I returned, and saw under the sun, that the race is not to the swift, nor the battle to the strong, neither yet bread to the wise, nor yet riches to men of understanding, nor yet favour to men of skill; but time and chance happeneth to them all.
6 months ago today my life changed forever. I lost a two glands, a vein, the ability to sweat on half my face, the ability to control my eye lid on one eye, the ability to breathe correctly, the ability to swallow correctly, and last but not nearly least my voice. I also lost a huge lump on my neck, that was the good part.
It’s been 6 months of ups, downs, and curves. Both the expected and unexpected happened that day and I continue to battle with these challenges that have been laid before me. Eventually with time some things will become better, others I’ll have to accept that they’ll never be the same.
I’ve come find that one of the biggest challenges is the mental aspect. One cannot help but think, “why me?”, “what if…?”, “does it matter?”, “would I better off if I…?”.
I’ve found that the last 6 months have taught me to be more compassionate and understanding of people that might be “different”. You never know what they’ve been through or are going through, in a way they’re just like me.
I’ve come to realize how important a support group can be. You’re able to share your experiences, while at the same time hear the experiences of others that have gone through a similar situation. I’m glad I took that step, and look forward to those once a month meetings. I’m thinking about seeking out others just to gain more knowledge and maybe share some.

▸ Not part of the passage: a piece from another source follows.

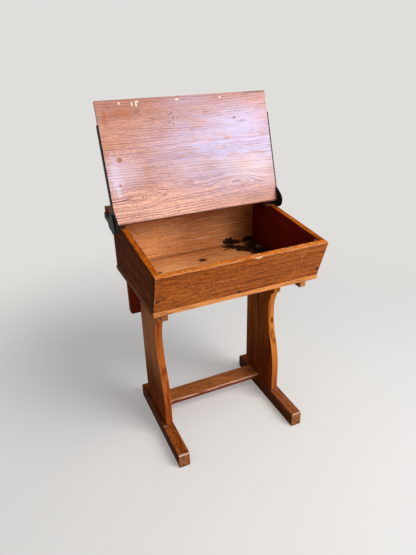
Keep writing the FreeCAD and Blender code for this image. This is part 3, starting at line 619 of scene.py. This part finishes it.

I’ve come to realize how important it is to have a personal support team. You need to know friends are there if you just need to talk, or are able to go to an appointment with you just in case you might forget to ask certain questions. I want to be able to share more, but I always feel like I’m whining or complaining. I feel like ice always got to keep that strong public face, but when I’m home and alone I feel the complete opposite.

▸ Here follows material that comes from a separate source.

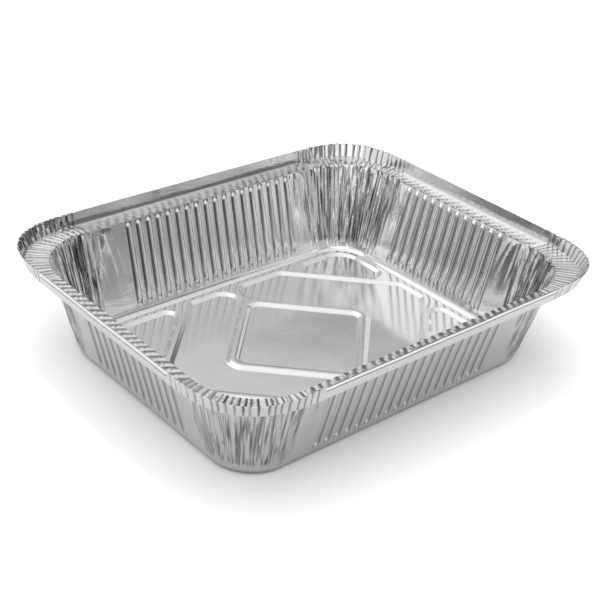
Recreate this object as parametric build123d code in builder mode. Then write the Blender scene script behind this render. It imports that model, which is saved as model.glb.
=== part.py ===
# Deep half-size foil tray: one sheet of aluminium foil, drawn into a tray with
# ribbed walls, crinkled corners, a lid ledge, a standing flange and a folded hem.
# Millimetres. The origin is the middle of the underside, +Z is up, X is the long way.

import os
from math import atan, cos, degrees, radians, sin

from build123d import *

# overall
rim_length = 324.0       # over the folded hems
rim_width = 264.7
height = 76.4
foil = 0.2               # sheet thickness

# folded hem along the straight part of the rim
hem_thick = 0.8
hem_tall = 3.0
hem_half_long = 98.0     # half of its run on a long side
hem_half_short = 68.0

# standing flange and the ledge at its foot
flange_height = 9.2
flange_spread = 1.5      # how far the flange leans out over its height
flange_corner = 50.0     # corner radius at the foot of the flange
ledge_width = 13.4

# walls and floor
wall_inset = 17.4        # how far the wall leans in from the ledge to the base
wall_corner = 46.4       # corner radius at the ledge
base_round = 5.0         # between the wall and the base
foot_width = 6.0         # the ring that the tray stands on
foot_slope = 30.0        # lean of the ring's inner side, degrees
floor_height = 4.6       # top of the floor beads

# long ribs pressed into the walls
rib_pitch = 8.4
rib_radius = 2.1
rib_depth = 1.5
rib_low = 11.0           # both ends are measured up the wall
rib_high = 63.0
long_ribs = 18
short_ribs = 12
# how far each wall's ribs are off its middle, by the way the wall faces
rib_shift = {0: 3.0, 90: 6.0, 180: 1.0, 270: -3.0}

# small folds in the corners of the wall and of the flange
fold_radius = 1.0
fold_depth = 0.7
fold_low = 12.0
fold_high = 64.0
folds = 15
pleat_radius = 1.4
pleat_depth = 0.8
pleats = 18
pleat_low = -3.0         # a pleat runs the whole height of the flange, out past both edges
pleat_high = flange_height + 4

# floor panels, sunk between raised beads
panel_depth = 2.0
panel_slope = 60.0
panel_round = 9.0
corner_panel_round = 18.0
bead_width = 2.0         # the narrow crest between two sloping sides
square_side = 84.5       # middle panel, turned by 45 degrees
# how far each corner's bead is from the pattern's middle, along X plus along Y
bead_reach = {(1, 1): 132.0, (-1, 1): 121.0, (1, -1): 124.0, (-1, -1): 112.0}
field_low = (-100.0, -77.0)   # the panels fill a rectangle between these corners
field_high = (118.0, 88.0)
pattern_shift = (4.0, 5.0)

# worked out from the sizes above
ledge_height = height - flange_height
flange_lean = flange_spread / flange_height
wall_lean = wall_inset / ledge_height
hem_stand = hem_thick - foil
flange_length = rim_length - 2 * (hem_stand + flange_spread)
flange_width = rim_width - 2 * (hem_stand + flange_spread)
base_length = flange_length - 2 * (ledge_width + wall_inset)
base_width = flange_width - 2 * (ledge_width + wall_inset)
base_corner = wall_corner - wall_inset


def capsule(radius, length):
    # a round-ended rod along Z, centred, that presses one fold into the sheet
    with BuildPart() as rod:
        with BuildSketch(Plane.XZ):
            SlotOverall(length, 2 * radius, rotation=90)
            split(bisect_by=Plane.YZ)
        revolve(axis=Axis.Z)
    return rod.part


def press_place(foot, turn, lean, low, high, stand_off):
    # where a rod lies against a leaning wall: its foot on the wall's lower edge,
    # the way the wall faces, and how far the rod's middle stands off the skin
    facing = Vector(cos(radians(turn)), sin(radians(turn)), 0)
    tilt = atan(lean)
    up_wall = facing * sin(tilt) + Vector(0, 0, cos(tilt))
    out = facing * cos(tilt) - Vector(0, 0, sin(tilt))
    middle = foot + up_wall * ((low + high) / 2) + out * stand_off
    return Plane(origin=middle, x_dir=out, z_dir=up_wall).location


def rib_feet():
    # evenly spaced feet along the four straight sides of the base
    feet = []
    for turn, shift in rib_shift.items():
        facing = Vector(cos(radians(turn)), sin(radians(turn)), 0)
        on_long_wall = turn in (90, 270)
        count = long_ribs if on_long_wall else short_ribs
        reach = base_width / 2 if on_long_wall else base_length / 2
        run = Vector(1, 0, 0) if on_long_wall else Vector(0, 1, 0)
        for index in range(count):
            along = shift + (index - (count - 1) / 2) * rib_pitch
            feet.append((facing * reach + run * along, turn))
    return feet


def corner_feet(length, width, corner, count, level):
    # evenly spaced feet round the four corners of an outline
    feet = []
    for quarter in range(4):
        start = 90 * quarter
        side_x = 1 if quarter in (0, 3) else -1
        side_y = 1 if quarter < 2 else -1
        centre = Vector(side_x * (length / 2 - corner), side_y * (width / 2 - corner), level)
        for index in range(count):
            turn = start + 90 * (index + 0.5) / count
            reach = Vector(cos(radians(turn)), sin(radians(turn)), 0) * corner
            feet.append((centre + reach, turn))
    return feet


def floor_block(grow):
    # the solid under the floor; grow is 0 for the sheet's lower skin, foil for its upper
    top = floor_height - foil + grow
    block_length = base_length - 2 * foot_width + 2 * grow
    block_width = base_width - 2 * foot_width + 2 * grow
    block_corner = base_corner - foot_width + grow
    field_length = field_high[0] - field_low[0] - 2 * grow
    field_width = field_high[1] - field_low[1] - 2 * grow
    field_middle = ((field_low[0] + field_high[0]) / 2, (field_low[1] + field_high[1]) / 2)
    with BuildPart() as block:
        with BuildSketch(Plane.XY):
            RectangleRounded(block_length, block_width, block_corner)
        extrude(amount=top, taper=foot_slope)
        with BuildSketch(Plane.XY.offset(top)):
            with Locations(field_middle):
                Rectangle(field_length, field_width)
            with Locations(pattern_shift):
                # the square bead round the middle panel
                full = square_side + 2 * bead_width + 2 * grow
                Rectangle(full, full, rotation=45, mode=Mode.SUBTRACT)
                # the beads from its front and back corners to the foot ring
                Rectangle(bead_width + 2 * grow, 2 * base_width, mode=Mode.SUBTRACT)
                Rectangle(square_side - 2 * grow, square_side - 2 * grow, rotation=45)
            # a slanting bead across each corner of the floor
            for (side_x, side_y), reach in bead_reach.items():
                middle = (
                    pattern_shift[0] + side_x * reach / 2,
                    pattern_shift[1] + side_y * reach / 2,
                )
                with Locations(middle):
                    Rectangle(
                        bead_width + 2 * grow,
                        base_length,
                        rotation=45 * side_x * side_y,
                        mode=Mode.SUBTRACT,
                    )
            by_reach = vertices().sort_by(lambda vertex: abs(vertex.X) + abs(vertex.Y))
            fillet(by_reach[-4:], corner_panel_round - grow)
            fillet(by_reach[:-4], panel_round - grow)
        extrude(amount=-panel_depth, taper=panel_slope, mode=Mode.SUBTRACT)
    return block.part


def skin(grow):
    # the solid inside one face of the sheet; grow is 0 for the outer face, foil for the inner
    level = grow
    foot_length = base_length + 2 * (wall_lean * level - grow)
    foot_breadth = base_width + 2 * (wall_lean * level - grow)
    flange_foot = ledge_height - foil + grow
    wall_angle = degrees(atan(wall_lean))
    flange_angle = degrees(atan(flange_lean))
    with BuildPart() as solid:
        with BuildSketch(Plane.XY.offset(level)):
            RectangleRounded(foot_length, foot_breadth, base_corner - grow)
        extrude(amount=flange_foot - level, taper=-wall_angle)
        fillet(solid.edges().group_by(Axis.Z)[0], base_round - grow)
        with BuildSketch(Plane.XY.offset(flange_foot)):
            RectangleRounded(
                flange_length - 2 * grow, flange_width - 2 * grow, flange_corner - grow
            )
        extrude(amount=height - flange_foot, taper=-flange_angle)
        add(floor_block(grow), mode=Mode.SUBTRACT)

        rib = capsule(rib_radius + grow, rib_high - rib_low + 2 * grow)
        stand_off = rib_radius - rib_depth
        with Locations(
            *[press_place(*foot, wall_lean, rib_low, rib_high, stand_off) for foot in rib_feet()]
        ):
            add(rib, mode=Mode.SUBTRACT)

        fold = capsule(fold_radius + grow, fold_high - fold_low + 2 * grow)
        feet = corner_feet(base_length, base_width, base_corner, folds, 0)
        stand_off = fold_radius - fold_depth
        with Locations(
            *[press_place(*foot, wall_lean, fold_low, fold_high, stand_off) for foot in feet]
        ):
            add(fold, mode=Mode.SUBTRACT)

        pleat = capsule(pleat_radius + grow, pleat_high - pleat_low + 2 * grow)
        feet = corner_feet(flange_length, flange_width, flange_corner, pleats, ledge_height)
        stand_off = pleat_radius - pleat_depth
        with Locations(
            *[press_place(*foot, flange_lean, pleat_low, pleat_high, stand_off) for foot in feet]
        ):
            add(pleat, mode=Mode.SUBTRACT)
    return solid.part


def hem(half_run, reach, turn):
    # the foil folded over on itself along one straight side of the flange
    facing = Vector(cos(radians(turn)), sin(radians(turn)), 0)
    middle = facing * (reach - hem_thick / 2) + Vector(0, 0, height - hem_tall / 2)
    section = Plane(origin=middle, x_dir=facing, z_dir=facing.cross(Vector(0, 0, 1)))
    with BuildPart() as fold:
        with BuildSketch(section):
            SlotOverall(hem_tall, hem_thick, rotation=90)
        extrude(amount=half_run, both=True)
    return fold.part


with BuildPart() as tray:
    add(skin(0))
    add(skin(foil), mode=Mode.SUBTRACT)
    for turn in (0, 180):
        add(hem(hem_half_short, rim_length / 2, turn))
    for turn in (90, 270):
        add(hem(hem_half_long, rim_width / 2, turn))

os.makedirs("parts", exist_ok=True)
tray.part.label = "tray"
export_step(tray.part, "parts/tray.step")
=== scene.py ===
# A deep foil tray: one pressed sheet with ribbed walls, crinkled corners and a folded hem.
import math
import random

import bpy
from mathutils import Matrix, Vector


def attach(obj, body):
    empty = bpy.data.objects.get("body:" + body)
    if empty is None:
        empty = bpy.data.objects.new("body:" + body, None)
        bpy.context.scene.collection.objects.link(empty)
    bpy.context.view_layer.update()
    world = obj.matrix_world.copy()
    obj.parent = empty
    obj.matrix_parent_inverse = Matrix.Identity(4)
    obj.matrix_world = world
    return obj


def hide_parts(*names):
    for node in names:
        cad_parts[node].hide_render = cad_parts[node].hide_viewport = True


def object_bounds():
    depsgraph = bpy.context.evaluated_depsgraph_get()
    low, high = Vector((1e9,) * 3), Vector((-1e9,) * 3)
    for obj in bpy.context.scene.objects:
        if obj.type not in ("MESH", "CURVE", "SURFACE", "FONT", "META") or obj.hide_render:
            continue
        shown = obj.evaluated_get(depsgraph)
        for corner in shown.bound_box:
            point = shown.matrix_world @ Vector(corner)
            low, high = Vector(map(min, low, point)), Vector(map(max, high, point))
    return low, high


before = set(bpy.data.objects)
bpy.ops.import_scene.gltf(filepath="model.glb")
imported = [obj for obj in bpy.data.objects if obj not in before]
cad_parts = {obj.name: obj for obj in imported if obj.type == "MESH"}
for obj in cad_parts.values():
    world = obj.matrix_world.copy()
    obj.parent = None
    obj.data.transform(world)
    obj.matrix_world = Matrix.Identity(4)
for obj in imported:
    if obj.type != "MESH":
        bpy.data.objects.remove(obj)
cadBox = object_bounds()
mm = 0.001
halfLong = cadBox[1][0] / mm      # half of the tray's length and width, in millimetres
halfShort = cadBox[1][1] / mm
tall = cadBox[1][2] / mm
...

Last week has been especially challenging. I received the results from my CT Scans and Ultrasound before my doctor could give me his thoughts. I immediately thought the worst. Even when he sent me a message that said he was encouraged by the results, I was still convinced that the cancer has moved to my lungs. That is still a possibility, but won’t know until several specialists from different areas of medicine go over my case again at their monthly ThyCa conference next Friday. As hard as I try it’s tough to maintain a positive outlook.

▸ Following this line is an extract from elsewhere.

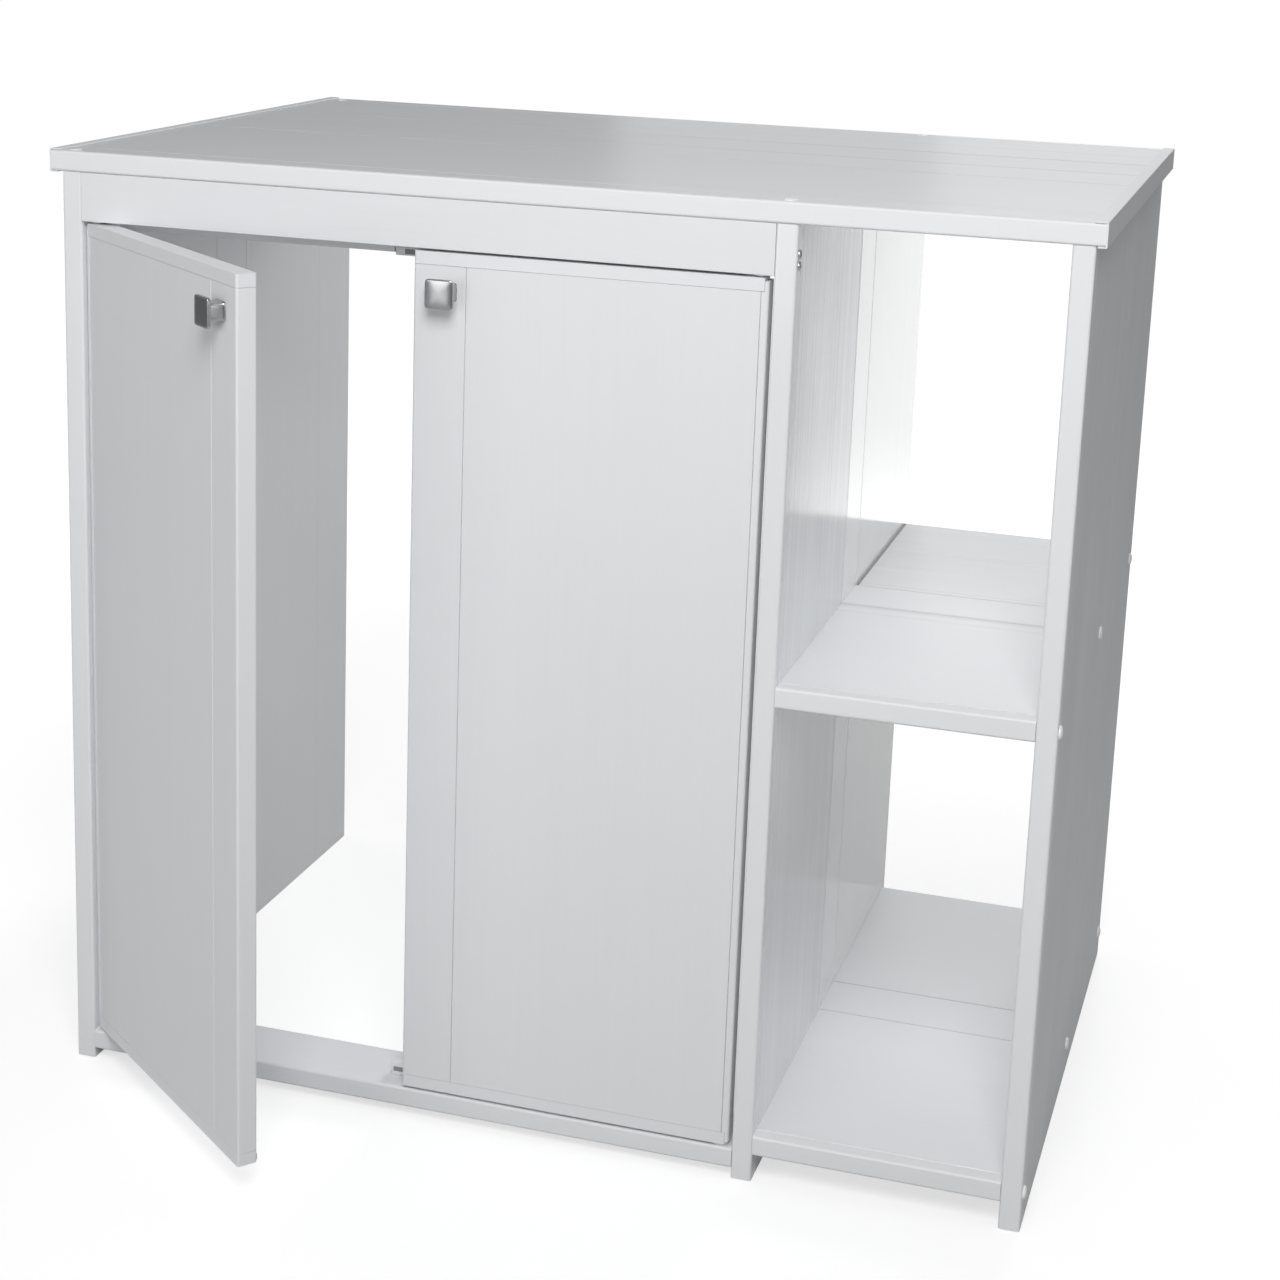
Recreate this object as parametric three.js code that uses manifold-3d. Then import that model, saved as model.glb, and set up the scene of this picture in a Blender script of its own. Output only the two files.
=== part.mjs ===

The same day I got the results, I found out that my employer is switching health insurance providers on June 1st. As you can imagine this is not ideal for someone in the middle of their first year of cancer treatment. I thought well maybe I can continue seeing my current team but pay more as they would be “out of network”. Found out today that that is not an option. I’ve got to find new doctors and possibly go through more tests and hope that I’ll be able to get equal or better treatment. This is not something I’m prepared to deal with. I’ve got to figure out how I can get the Medialization Thyroplasty procedure done that was originally scheduled for August. This is the procedure that will help my swallowing and give me a resemblance of my voice. The one thing I’ve been looking forward to since I was told it’s an option back in January. Not to mention the monthly cost of insurance is doubling…
Went to a couple cemeteries this weekend with my Dad and my 96 year-old Grandfather to drop flowers off for the family members, most I’ve never heard of before. It was an emotional experience trying to locate them and looking at the various other headstones. People of all ages buried. 15 year-old girl, 22 year-old soldier, 90 year-old man along with his wife. Seeing all the flags there for all the service men and women. Sad, beautiful and touching. I thought about dying from cancer and what would happen to me. Would I be buried or put on a shelf? If I was buried, what would my headstone say? What would it look like? Where would I be buried? How does one go about deciding this sort of thing? Why should I even be concerned about it? Aren’t I too young to be considering these things?
Time and chance. This too shall pass. Someday.